Postby Sahil Jog 1F » Sat Jan 11, 2020 2:29 pm

During Dr.Lavelle's last lecture he mentioned that changes in pressure does not necessarily cause a forward or reverse reaction to be favored. Instead, he said that it all relies on changes in concentration not change in pressure. Can someone please explain this?

ELu 1J
Posts: 51
Joined: Thu Jul 25, 2019 12:16 am

Re: Changes in Pressure

Postby ELu 1J » Sat Jan 11, 2020 2:48 pm

I think he was talking about how if the pressure is increased for a particular reaction, it isn't an adequate explanation to say that it will cause a shift to the right because there are more moles of reactants than products. Instead, the correct explanation would be that an increase in pressure would mean a decrease in volume (due to PV=nRT), which means the initial concentration increases, and the reaction shifts right.

Daniel Chen 2L
Posts: 101
Joined: Fri Aug 30, 2019 12:15 am

Re: Changes in Pressure

Postby Daniel Chen 2L » Sat Jan 11, 2020 4:20 pm

I think it's the fact that it isn't just a change of pressure will change whether a reaction will be forward of in reverse, it's more of how has the pressure changed and if there are any other modified factors.

Deepika Reddy 1A
Posts: 125
Joined: Thu Jul 11, 2019 12:15 am

Re: Changes in Pressure

Postby Deepika Reddy 1A » Sat Jan 11, 2020 4:33 pm

It has to do with the equation C=n/V. This equation shows that if the volume is changed then the concentrations also change.
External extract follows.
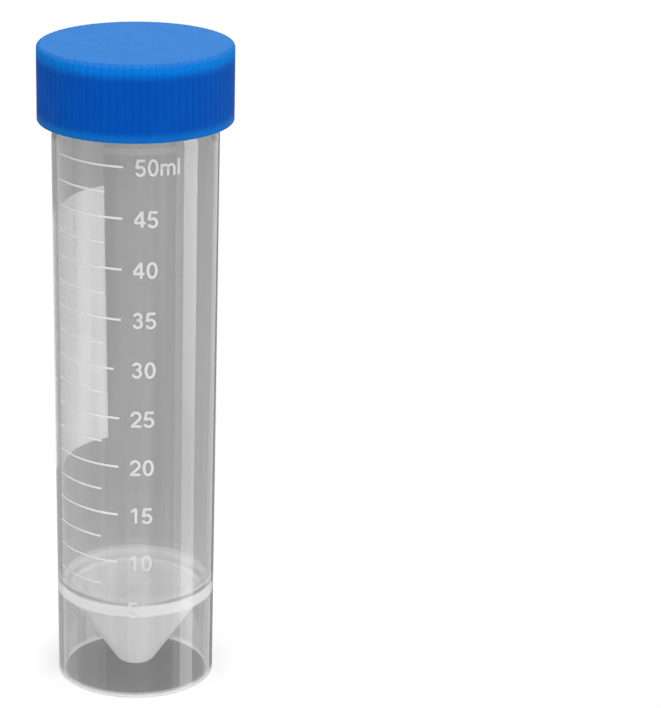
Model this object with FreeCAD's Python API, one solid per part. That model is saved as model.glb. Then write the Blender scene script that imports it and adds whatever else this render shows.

For example, when the volume is halved and the pressure is doubled, the concentration of the reactants and products changes. This causes the reaction to no longer be at equilibrium, and will, therefore, have to favor either the reactants or the products in order to go back to equilibrium. Therefore, although the pressure and volume are changed, it is the change in concentrations that causes either the reactants or products to be favored as the system is no longer in equilibrium.